Southern Globular Clusters now posted
13th August 2015 - 0 comments
Back in 2013 I imaged over 30 globular clusters that are visible from my back yard, i.e. 37.5° South. I posted a few on celestronimages.com but most sat on the hard drive. I finally set aside a few evenings and finished the processing, with a faster computer now, and have set up a page in my Gallery for Globular Star Clusters. Most images are posted at a fixed scale of 14' across. All the classic circumpolar clusters that you can't see in the North are there including NGC104 and NGC362 in Tucana, NGC2808 in Carina, NGC6397 in Ara and NGC6752 in Pavo. And of course ω Centauri. Anyway have a look.
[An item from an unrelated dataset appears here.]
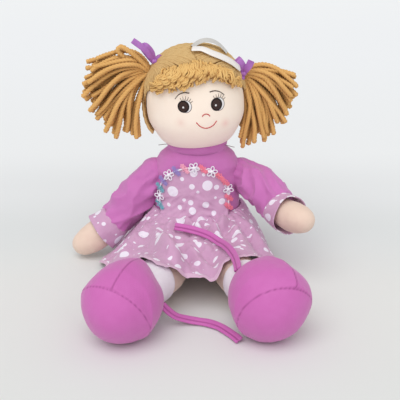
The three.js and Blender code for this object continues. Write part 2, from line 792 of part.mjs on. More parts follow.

I plan to add another dozen, though all the biggest and brightest are done. Incidentally M13 is too far North for me so that is missing from the set.
Updating older images
05th August 2013 - 1 comment
I'm reprocessing my older images with Registax 6. Images dating back a few years were processed by Registax v5 or v4 and often with single point alignment. Registax 6 gives final images that are sharper over a much wider field. The atmosphere can distort otherwise sharp frames - sometimes it looks like regular waves rolling across the face of the Moon. The effect is more pronounced in red light vs IR and so with the older software, the IR images often looked sharper. As Registax 6 addresses this type of distortion really well, I have now found that processed red light images in particular have been improved and are usually better than images captured in IR.